BTW, you're right about that little newb. I wouldn't let anyone talk to me like that in person, or i'd regulate. He's hiding behind his monitor and I have a feeling he's a complete pVssy in real life, so F him.....Good call.

yea we should def meet up! brought your car along or left it back in Cali? either way PM, ill introduce you to a couple of some audi buddies.


----------



## BBlack (Oct 8, 2009)

*Re: (TJ_MK2TT)*

Hey Zoso_A4
Nice job you and your friend did. Car looks nice. In the end its your car you do what you like. You the one that is putting your hard earn money into it.


----------



## [email protected] (Dec 12, 2001)

*Re: (BBlack)*

Lets try this again without the argument festival, ok?
-Tim


----------



## iMod.:R (Nov 14, 2005)

*Re: (SilverSLC)*

Tim-
Thank you for the PM. BTW, my apologies to the OP for assisting in this thread getting sidetracked.
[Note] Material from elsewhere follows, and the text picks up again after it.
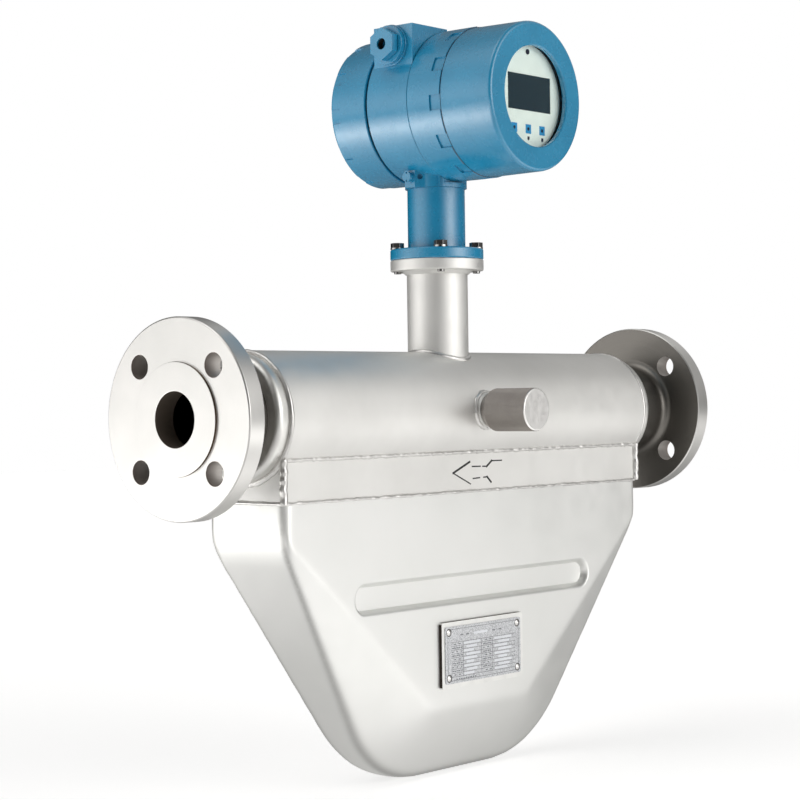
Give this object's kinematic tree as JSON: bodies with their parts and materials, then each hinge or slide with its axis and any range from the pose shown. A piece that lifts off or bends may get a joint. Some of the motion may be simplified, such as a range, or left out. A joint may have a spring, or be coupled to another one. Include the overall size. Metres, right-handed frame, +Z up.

Back on topic......


----------



## Serrari (Jun 29, 2008)

*Re: (iModTTS)*

Does anyone have the part number of the TT-RS grille?


----------



## giovanni0330 (Dec 15, 2007)

contact OEM Plus - they will set you up - better to get the real parts from them and make your car look right then to half ass it. A qualtiy car deserves quality upgrades rather than makeshift ones. Congratulations on a good decision to pursue a qualtiy upgrade option rather than a makeshift one.


----------



## 2Volkswagens (Mar 14, 2006)

*Re: (giovanni0330)*

Serrari,
I'll go out to my storage today to pull a part # off the box and will post up what I find.

Giovanni, 
You do realize that the grille I installed is a factory piece, yes? Serrari asked for the RS grille # and you congratulated him choosing a "quality option". Ordering the piece from OEM Plus would result in receiving the same item I ordered from Europrice. The same "halfass'd" OEM Audi product I purchased. 
Where's your dog in this hunt? Why are you so spun up about this? Did you choose to modify your car using other parts and believe it's a better option? Are you a homer for OEM Plus? Are you just a jerk?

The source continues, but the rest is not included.